Champ's picture is absolutely awesome!!!


----------



## BJSalz (Mar 24, 2009)

It is hard to pick because they're awesome dogs but some have different expressions in certain pictures, they're all great! I also love ljilly and Jo ellen...Great expressions!!!


----------



## Jo Ellen (Feb 25, 2007)

Thank you, BJ ... I appreciate that! 

I also love Ambesi's photo. That is such a feel good picture, a boy and his golden. It's beautiful.


----------



## cyman1964uk (Jan 6, 2008)

Sorry, it just has to be Champ ... not only cute and unique, but technically fabulous too! It's just a "Wow!" shot.


----------



## momtoMax (Apr 21, 2009)

OMG Max got a vote!! OMG OMG OMG!!! sorry. It's just...sniff...thank you whoever it was!! Leif will be so happy to see Max got a vote this month.


----------



## solinvictus (Oct 23, 2008)

Some really great pictures! It was so hard to choose just one.


----------



## coppers-mom (Jan 9, 2009)

I entered and keep mentally picking a different one. It's soooooo hard.
The dogs are all gorgeous and each one brings forth emotions and occasionally memories of days and dogs past.
Aghhhhh. I look again later.


----------



## FinnTastic (Apr 20, 2009)

I had to choose Champ.

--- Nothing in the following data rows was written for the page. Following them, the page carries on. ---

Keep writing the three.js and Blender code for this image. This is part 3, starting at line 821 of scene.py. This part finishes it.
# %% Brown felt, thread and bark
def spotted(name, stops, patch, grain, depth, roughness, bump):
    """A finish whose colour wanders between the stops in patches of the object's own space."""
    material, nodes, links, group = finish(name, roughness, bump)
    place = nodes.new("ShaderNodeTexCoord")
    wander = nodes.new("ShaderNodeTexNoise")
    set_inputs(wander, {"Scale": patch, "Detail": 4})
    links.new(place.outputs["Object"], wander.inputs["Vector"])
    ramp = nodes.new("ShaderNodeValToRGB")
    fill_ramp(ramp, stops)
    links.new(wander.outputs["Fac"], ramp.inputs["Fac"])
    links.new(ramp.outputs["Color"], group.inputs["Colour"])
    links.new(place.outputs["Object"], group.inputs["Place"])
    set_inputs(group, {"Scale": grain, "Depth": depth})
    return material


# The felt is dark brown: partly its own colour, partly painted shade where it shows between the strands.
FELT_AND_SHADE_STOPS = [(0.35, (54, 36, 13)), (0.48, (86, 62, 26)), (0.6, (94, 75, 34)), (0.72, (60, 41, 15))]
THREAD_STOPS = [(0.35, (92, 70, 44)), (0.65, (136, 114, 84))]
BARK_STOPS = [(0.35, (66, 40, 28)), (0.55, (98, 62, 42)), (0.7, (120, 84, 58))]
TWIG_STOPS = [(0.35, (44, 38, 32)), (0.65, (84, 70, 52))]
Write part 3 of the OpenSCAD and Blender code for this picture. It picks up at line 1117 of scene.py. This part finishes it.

It was a great shot.


----------



## rik6230 (Jan 8, 2008)

Champ said:


> Voted! Love them ALL, my vote this month went to Rik


Thank you Champ. But your photo makes me a little bit jealous.  
Beautiful light and a wonderful moment. I was at the beach with Paco last Friday and tried to make such a photo. I failed . 
Champ has my vote. This is an awesome photograph.


----------



## Cathy's Gunner (Dec 4, 2008)

Gosh, such great pictures! Loved them all. Very difficult to pick.....I think they are all winners!


----------



## AmberSunrise (Apr 1, 2009)

The expressions and pictures were all great, but Champ! That picture took my breath away - it is so beautiful and captured such a classical, timeless moment. Wow, I love that picture.


----------



## BeauShel (May 20, 2007)

I agree with everyone else that this month is probably the hardest contest yet. All the pictures bring different emotions and happy memories. Every picture is special.


----------



## Rob's GRs (Feb 25, 2007)

Just one more day if you have not voted yet........


----------